We designed a framework to test whether pathways were enriched in epistases with more than one independent SNP of APP. The method, an extension of a previous method [38], comprised three steps: (1) We first performed genome-wide interaction analyses (GWIA) of late-onset Alzheimer’s disease (LOAD), for uncorrelated SNPs in APP (paired-wise R2 < 0.2) (see Supplementary Methods). A set of genome-wide additive-by-additive interaction P-values was obtained for all uncorrelated t SNPs in the gene (APPsnpi, i = 1...t), using the likelihood ratio test, χ2(1), between the logistic models

$$ \mathrm{y}={\mathrm{snp}}_{\mathrm{j}}\times {\mathrm{APPsnp}}_{\mathrm{i}}+{\mathrm{snp}}_{\mathrm{j}}+{\mathrm{APPsnp}}_{\mathrm{i}}+\mathrm{covariates} $$

and

$$ \mathrm{y}={\mathrm{snp}}_{\mathrm{j}}+{\mathrm{APPsnp}}_{\mathrm{i}}+\mathrm{covariates} $$

where y is the case/control status, snpj encodes the number of variant alleles of the SNP with index j in the array, j varies over the whole array, and the covariates included the genome-wide principal components and the principal components times APPsnpi. Q-Q plots were created for each GWIA in order to detect and remove APP-SNPs with possible false interactions due to unobserved latent variables (Supplementary Tables S1-S3). (2) We then applied an enrichment pathway analysis for all the GWIAs and counted the number of GWIAs, or associated SNPs in APP, for which each pathway was found significantly enriched. We used iGSEA4GWAS-v2 on KEGG pathways [51], where we mapped genes to SNPs within 100Kb distance. (3) We tested if the number of GWIAs, for which a pathway was found enriched, was significantly greater than what would be found by chance (Supplementary Methods). False positive rates and statistical power of the method were also assessed (Supplementary Methods).

LOAD genotype data

We used data of three genome-wide studies of LOAD, all accessible in dbGAP [50]. We selected individuals from European ancestry. The studies are: (1) National Institute of Aging (NIA) study (accession: phs000168.v1.p1) with 587 cases and 289 controls with 590,247 SNPs. (2) GenADA study (phs000219.v1.p1) with a total of 806 cases, 782 controls and 349,252 SNPs. (3) Alzheimer’s Disease Genetics Consortium (ADGC) (phs000372.v1.p1). We kept the first genotyped batch (ADG12) as the second one (ADG3) had limited number of individuals with age at on-set. ADG12 has 2686 cases and 935 controls with 592,652 SNPs. Written informed consent was obtained for all participants at local ethics committee of each study, see dbGap under the accession numbers.

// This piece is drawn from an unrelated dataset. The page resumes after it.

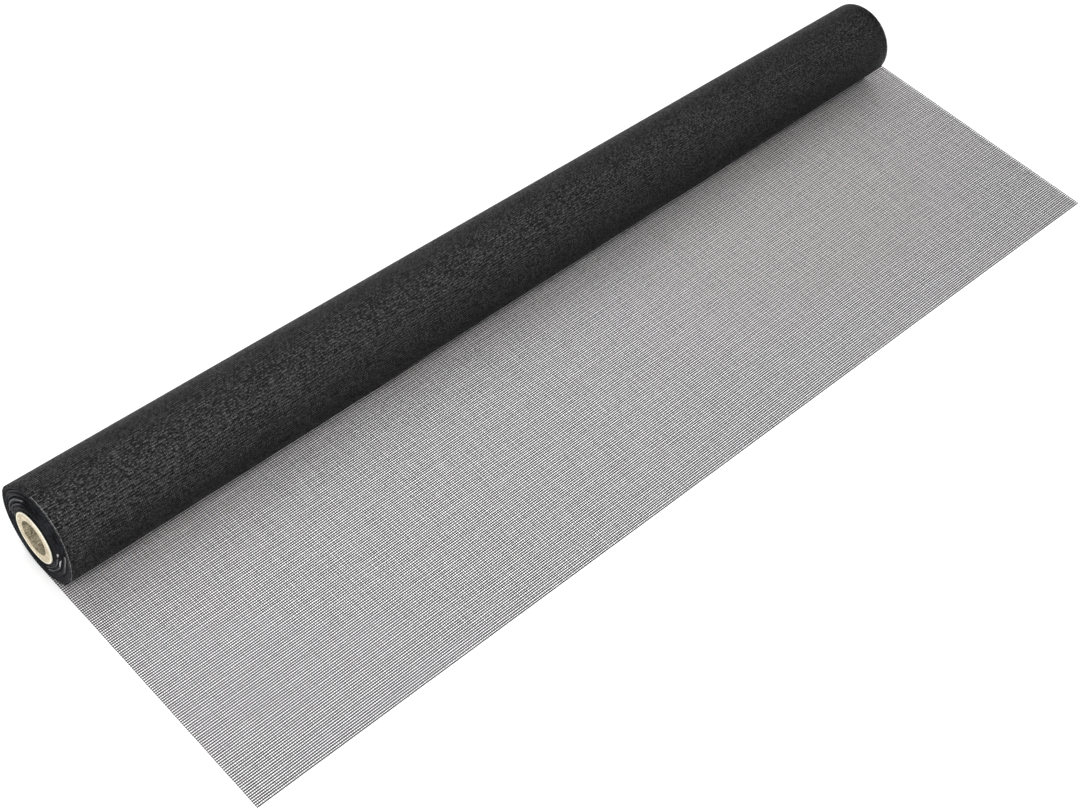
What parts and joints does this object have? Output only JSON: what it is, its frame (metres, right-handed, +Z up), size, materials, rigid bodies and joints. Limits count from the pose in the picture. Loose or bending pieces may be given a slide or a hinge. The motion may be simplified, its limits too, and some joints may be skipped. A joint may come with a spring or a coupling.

We filtered SNPs and samples by standard quality control measures. We analyzed SNPs with minor allele frequency > 5%, Hardy-Weinberg Equilibrium Z score < 4 and call rate > 80%. At the sample level, genome-wide principal components were calculated with Bioconductors’s snpStats package. Individuals with more than four standard deviations from the mean of the first two components were removed from the analysis. Principal components were recomputed with the selected individuals and the first five components were used in epistasis models as covariates to control for ancestry.